Projectile Motion Problem: Solving for Time and Velocity | Homework Help

[david1111]

Homework Statement

Homework Equations

R = 1/2 gt^2
R+x = vt

The Attempt at a Solution

For a), I tried to find t first, which is equal to √(2R/g). Then, I put t = √(2R/g) into the equation R+x = vt, and I found out that v = (R+x)/√(2R/g), is that correct?

For b), is the answer (R+x)?

 

[NihalSh]

hint: for the ball to reach the ground without hitting the rock, the condition is that the y-coordinate of ball should be greater than a certain height.

placing the origin at the center of sphere, $R^2=x^2+y^2$
$(x,y)$ are coordinates on the surface of hemisphere

use kinematic equation to determine the height of ball at each instant and replace $t$ from the equation.

taking $x$ as common coordinate, relate:

height ≥ $y$

this is sufficient to solve the question. Try it.
P.S. My $x$ is different than the one asked!

 

[tiny-tim]

hi david1111!

For a), I tried to find t first, which is equal to √(2R/g).

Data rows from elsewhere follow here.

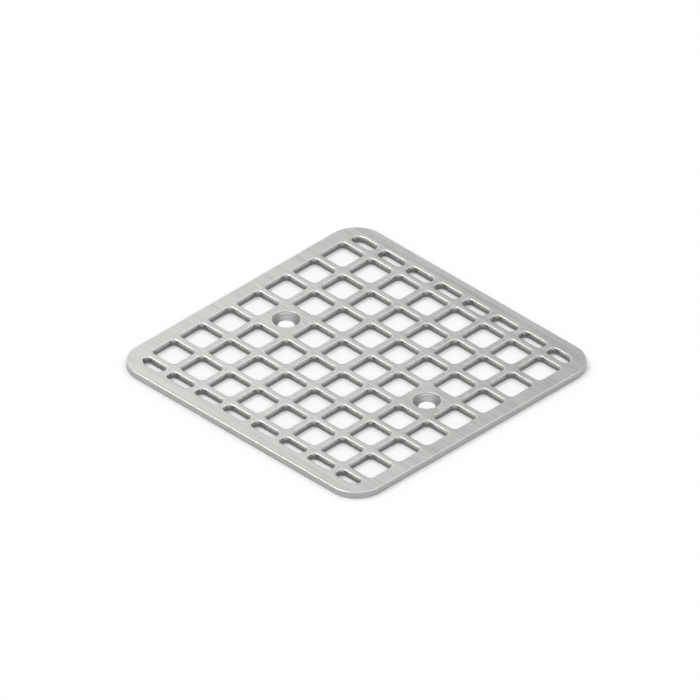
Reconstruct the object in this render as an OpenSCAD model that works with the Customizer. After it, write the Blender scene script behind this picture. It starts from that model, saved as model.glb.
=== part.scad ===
// Square drain strainer plate: a flat punched plate with a grid of rounded square openings,
// a row of narrow slots along two sides, and two countersunk screw holes.
// The plate lies flat, with the origin at the middle of its underside and +Z up.
// All sizes are in millimetres and all angles in degrees.

/* [Plate] */
// Thickness of the plate
plate_t = 2.4; // [2.2:0.1:6]
// Width of the solid border round the field of openings
border_w = 5.45; // [3:0.05:15]
// Radius of the plate's four corners, seen from above
corner_r = 10.3; // [2:0.1:20]
// Width and depth of the bevel that breaks each edge of the upper face
edge_break = 0.3; // [0.05:0.05:0.45]

/* [Openings] */
// Number of columns of openings, an even number; the rows follow, to keep the field square
columns = 8; // [6:2:14]
// Distance from one opening to the next, along both sides of the plate
pitch = 12.7; // [11.5:0.1:16]
// Side of each square opening
opening_side = 10.2; // [8.5:0.1:11.5]
// Radius in the corners of the openings and slots
opening_r = 1.5; // [0.5:0.05:1.8]
// Radius of the corners of the whole field, which rounds the outer ends of the four end slots
field_corner_r = 4.5; // [3:0.1:8]

/* [Screw holes] */
// Place in the middle row where a screw hole stands for an opening, counted from the border
screw_column = 2; // [1:1:3]
// Diameter of the recess for the screw head
head_d = 8.9; // [7:0.1:9.4]
// Depth of the straight step at the top of the recess
head_step = 0.5; // [0.1:0.05:0.65]
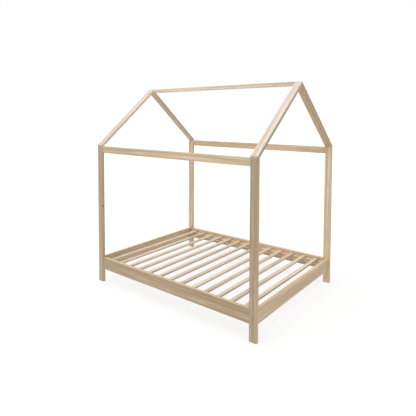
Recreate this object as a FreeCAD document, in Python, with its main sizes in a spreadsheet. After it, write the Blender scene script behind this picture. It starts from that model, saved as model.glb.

Then, I put t = √(2R/g) into the equation R+x = vt, and I found out that v = (R+x)/√(2R/g), is that correct?

For b), is the answer (R+x)?

yes, that's all correct, but you don't know what x is!

hint: what is the value of the centripetal acceleration? ​

 

[david1111]

Centripetal acceleration= v^2 / R? But, how to relate it and x?

 

[tiny-tim]

what is the value of it?

(you can find the value without knowing the speed)

 

[haruspex]

Hi david1111,

NihalSh and tiny-tim have offered two quite different methods. T-T's is easier but requires the assumption that if it is going to hit the rock again it will do so immediately. That can be justified by thinking about how the curvature changes in a parabola, but NihalSh's method avoids this. It would be quite instructive to do both.